After making an enthusiastic case for increasing Japanese immigration, though, Haffner admits it just isn't likely to happen: "The country is likely to do no more than tinker with its immigration levels. By implication, therefore, Japan is also likely to become a smaller, more debt-laden and less productive country in the coming decades."
So that's the change we're most likely to see: shrinkage, decline, deflation. Ha, exactly the same processes I expect to see in myself over the next thirty years! Maybe Japan will be the perfect place to grow old!

Given that we're not likely to see a sudden immigration-powered economic miracle in Japan, or a sudden massive baby boom (despite the government basically paying people to have kids), is there a silver lining to Japan's likely silver age? I think there could be several. Let's list them.

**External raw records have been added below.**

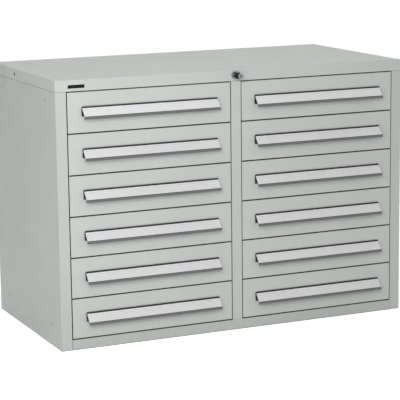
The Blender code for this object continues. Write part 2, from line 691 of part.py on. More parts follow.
def build_lock():
    axis = joint_origin("lock", (0, FRONT_Y, LOCK_Z))
    place("lock_housing", lock_housing_mesh(), LOCK_CHROME, axis)
    place("lock_plunger", lock_plunger_mesh(), LOCK_CHROME, axis)
    place("lock_core", lock_core_mesh(), LOCK_STEEL, axis)
    bar_line = joint_origin("lock_bar_line", (0, FRONT_Y + BAR_BEHIND_FRONT, 0))
    place("lock_bar", lock_bar_mesh(), ZINC_STEEL, bar_line)


build_housing()
build_drawers()
build_lock()
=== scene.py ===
import json
import math

import bmesh
import bpy
from mathutils import Matrix, Vector

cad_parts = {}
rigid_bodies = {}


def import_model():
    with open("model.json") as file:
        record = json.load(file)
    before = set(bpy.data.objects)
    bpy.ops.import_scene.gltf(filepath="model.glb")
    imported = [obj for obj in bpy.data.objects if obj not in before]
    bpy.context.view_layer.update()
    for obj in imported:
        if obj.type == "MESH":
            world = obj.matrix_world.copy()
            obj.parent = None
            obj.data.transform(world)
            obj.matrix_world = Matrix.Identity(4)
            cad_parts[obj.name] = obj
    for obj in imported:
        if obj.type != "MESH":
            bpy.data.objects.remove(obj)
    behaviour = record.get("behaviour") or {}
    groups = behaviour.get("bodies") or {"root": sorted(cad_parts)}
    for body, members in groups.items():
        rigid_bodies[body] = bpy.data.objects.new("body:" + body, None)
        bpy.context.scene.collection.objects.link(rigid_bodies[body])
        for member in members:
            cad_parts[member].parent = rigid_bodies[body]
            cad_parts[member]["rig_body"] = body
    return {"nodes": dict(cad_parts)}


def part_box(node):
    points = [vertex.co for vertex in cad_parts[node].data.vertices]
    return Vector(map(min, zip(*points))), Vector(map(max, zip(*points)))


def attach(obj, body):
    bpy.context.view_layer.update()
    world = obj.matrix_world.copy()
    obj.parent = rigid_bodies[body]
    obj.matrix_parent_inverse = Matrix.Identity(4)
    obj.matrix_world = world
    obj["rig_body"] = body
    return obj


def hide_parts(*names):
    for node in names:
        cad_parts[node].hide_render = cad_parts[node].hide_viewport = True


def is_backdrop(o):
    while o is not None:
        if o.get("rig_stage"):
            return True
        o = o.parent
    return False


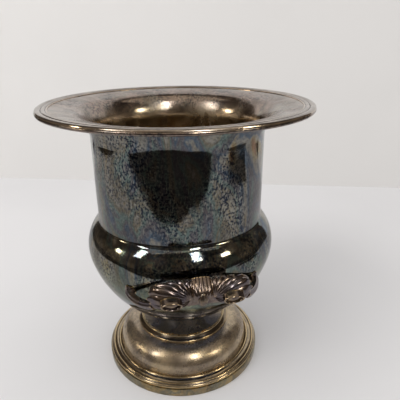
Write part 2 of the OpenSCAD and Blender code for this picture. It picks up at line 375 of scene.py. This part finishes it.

* According to Iwao Fujimasa, a demographer with the National Graduate Institute for Policy Studies, depopulation could depress the real estate market and affect the financial standing of banks dependent on real estate prices. In other words, cheaper house and rental prices in Japan! Yay!
* Fujimasa thinks that population decline will boost gender equality, break down generation gaps and bring a more relaxed way of living. Land prices will fall, people will be able to afford bigger homes, and the daily crush on trains will be lessened. (Population decline not all bad news, Japan Times)
* Then there's the argument that we need to stop promoting endless economic growth as the only goal. As Sakamoto put it: "The current economic system has required people to be busy trying to achieve growth -- it's as though they're continually riding a bicycle. People have to do things fast to meet the demand for excessive efficiency.... I think it would be better if Japan became a beautiful third-rate country. It would be nice if Japan was a place of delicious food, beautiful scenery and abundant nature. If that were the case, I think it wouldn't matter if one had little money."
* This could, in other words, be Japan's midlife crisis, and the best thing about a midlife crisis is that it's an opportunity to ask some basic questions: "Is that all there is?" and "What really matters to me?" Trying to catch Japanese artists in the act of asking these questions is the whole premise of the Aftergold art show I'm currently putting together.
* Interviewed by De:bug magazine in November for their Japan special, I was asked to clarify my views on immigration in Japan. The editors had been troubled by some comments I'd made, and said they had a different definition of multiculturalism from mine. I responded that while I'm very much in favour of immigration to Europe, I felt that many of the things I value about Japan are only possible because of the high level of trust, harmony and homogeneity that exists there.

* It's also important to remember that there is a conflict between internal population diversity on the national level and global cultural diversity. Global cultural diversity can only flourish if there are distinct "flavours" and identities, which are often maintained by the restriction, on a national level, of diversity. This is a swings-and-roundabouts argument. Just as Japanese women may benefit from the lack of immigrants on the Japanese job market, so the failure of internal diversity may be the success of international diversity.
Let's be clear: I'd love DPJ prime minister Hatoyama's cherished personal vision of an Asian monetary and political union modeled on the European vision of Jacques Delors and Count Coudenhove-Kalergi to be realised. I'd love Japan to be filled with young, visionary and dynamic people like Niken and Mahesa, or like Hisae's Korean mother, for that matter. I think these immigrants do and would continue to expand Japan's culture in interesting ways. And I have an obvious personal interest in Japan's visa requirements getting loosened so that people like me can "flood in" and "swamp" the nation.
But realistically that ain't gonna happen. Not in my lifetime, anyway. So all I'm saying is that the alternative is interesting too. Japan will get cheaper, smaller, poorer, purer, wiser, more itself. Rather than forging new forms of industry and commerce (same old thing, same old bling), Japan will from now on be pioneering new ways of living; post-industrial, post-materialist, post-wealth, post-growth. This is something the world doesn't know much about yet. How to live longer, live better, yet live cheaper, live smaller. How to live for the pure joy of living, not for the grim accumulation of money. How to "decline successfully". How to be wise. Show us how it's done, Japan!